With that conceptual model in place, we can quantify the value of any given relationship by simply doing the math. And when we do, we can envision a progression of sorts to situate specific relationships in the context of other specific relationships in terms of value.
We should say that a basic acquaintance relationship – such as that between co-workers who don’t know each other very well – is on the low end of the value hierarchy. (Yes, I said hierarchy. Those of you with an allergy to hierarchies should abandon now. Save yourself. Go on without me.) Above that, we could place new and/or infrequent friendships – the key being that the parties involved have not shared any truly emotional moments of concurrence. These are people who perhaps enjoy spending time with one another, but there’s really no depth there. Going farther, we might find relationships where mildly emotional moments of concurrence have been shared – such as being on the same winning team or being in the same peacetime military unit. Still higher, we get into real relationships, the ones that hurt when we lose them.

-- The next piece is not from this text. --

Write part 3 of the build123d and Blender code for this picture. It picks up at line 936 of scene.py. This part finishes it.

Here’s where emotionally-based moments of concurrence earn their stripes. Events of this kind boost the concurrence account to levels that are difficult to achieve with non-emotional concurrences. A year’s worth of non-emotional moments of concurrence can be eclipsed instantly by a single, deeply-emotional shared experience. This is where good friend relationships and new romances are situated. (Anyone who has been in a requited love relationship can attest to the strong emotional experience associated with those early realizations that both parties are in love.) We might call this the second-tier of human relationships – ones that are defined by their basis in emotional concurrence events.

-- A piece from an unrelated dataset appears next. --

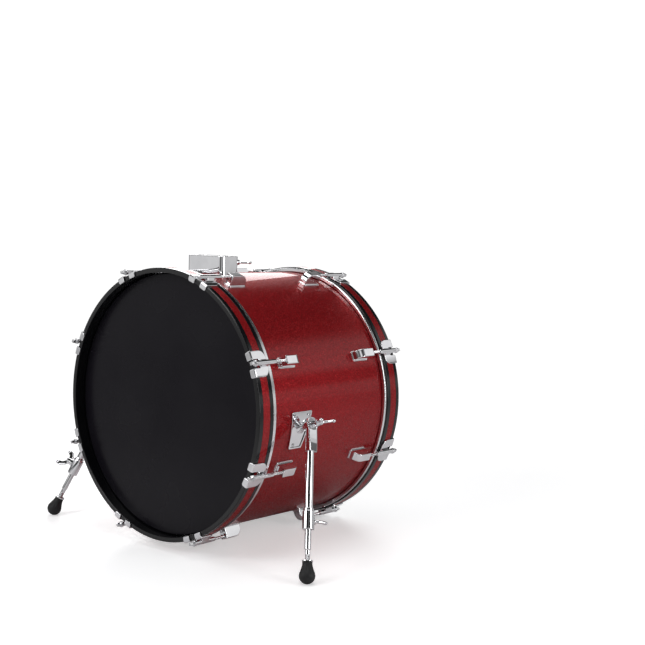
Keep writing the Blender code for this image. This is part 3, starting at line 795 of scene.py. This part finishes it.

Beyond just the entry-level second-tier relationship, we get into the kinds of relationships that usually accompany long-term circumstantial or commitment-based proximity – family and partner relationships, to be precise. The concurrence account is loaded with non-emotional moments of concurrence – enjoying the same dinner, laughing at the same TV shows, grooving to the same music, getting frustrated on the same vacations, etc. Peppered throughout those everyday experiences are the emotional moments of concurrence that push the account into the stratosphere. Births, deaths, graduations, first loves, breakups, and so on. (Incidentally, here we find yet another way to justify the old saw – blood is thicker than water. ) The bottom line is that this upper level of human relationships is, in my view, the pinnacle of value.
Now, after all that, there’s the topic at hand – Relationships 101 – which implies that there’s a lesson here. The notion of quantifying value is highly instructive for one very important reason. At each level, there are appropriate and inappropriate approaches to human interaction. If we can objectively assess our relationships in terms of concurrence, we can place them on the hierarchy, thus gaining insight into how we should conduct ourselves. For example, don’t marry someone with whom you have no emotionally-based concurrence.
And here, we end up right back where we started in part 1 – what do we want? We want healthy second-tier relationships, as many as we can manage (not have, manage). Assessing the ones we have allows us to see if we’re there, or if we have work to do (and we almost always do have work to do). It prevents us from rushing things, and it prevents us from misjudging what we have, which happens when we mistake emotionally-charged moments for concurrent emotionally charged moments. The former adds nothing to the account, while the latter is a big deposit.
So there you have it.
I should note that there’s at least one logical fallacy in this post. Can you spot it?
Chris:
Your book looks very interesting. Although I haven’t yet read it, I read your website and many of your blog posts to get a feel for your work.
To be honest with you, the absence of any reference to spirituality in your study of human happiness seems to be a significant omission. It has been my life experience that the happiest people are those who believe in and have a relationship with their Creator. Practically every topic you addressed in The Caveman Blog, from relationships, money, debt, prejudice, etc, is addressed in the Bible. From the non-believers’ perspective (probably the primary market for your book), I’m sure this irony would be explained away that religion was created by humans to explain/rationalize our existence. I, on the other hand, would take the opposite position that evolutionary science and modern day relativism attempts to undermine the Truth.
Having known you for almost 25 years, I want to tell you that I’m very impressed with your work and proud of your accomplishment in getting published. I can only imagine the hours of hard work and dedication you invested in this book. I hope your book does very well and that you continue your passionate pursuit of better understanding human nature.
Sincerely,
Steve
Thanks for the kind words, Steve. Yes, it is by design that I have not addressed the spiritual side of things. This is for two reasons.
The first is simply the fact that my book (and this blog to a lesser extent) are aimed at fixing unhappiness more than they’re aimed at creating happiness. The ideas and methods I’m suggesting are what I have found to be the most bullet-proof way of alleviating long-term unhappiness and frustration in life. I have never seen them not work when people put them into practice.
I’m not saying there aren’t other ways. This is what works for me and it’s what I know, which leads me to the second reason spirituality is not addressed. There’s really no way to do it without driving a wedge between the real point of my work and a significant percentage of readers.
If I say you need to have a relationship with your Creator to be happy, the question as to who (or what) exactly I’m talking about comes up right away. Different people answer the question in different ways. I want to get these ideas across to the largest audience possible, so I decided to leave spirituality out all together.
Incidentally, I have Christian friends who have read they book and tell me that they categorically reject the basic premise – that our minds were designed by evolution to survive in a world that no longer exists – but that they agree with just about everything else in the book.
That tells me I made the right choice.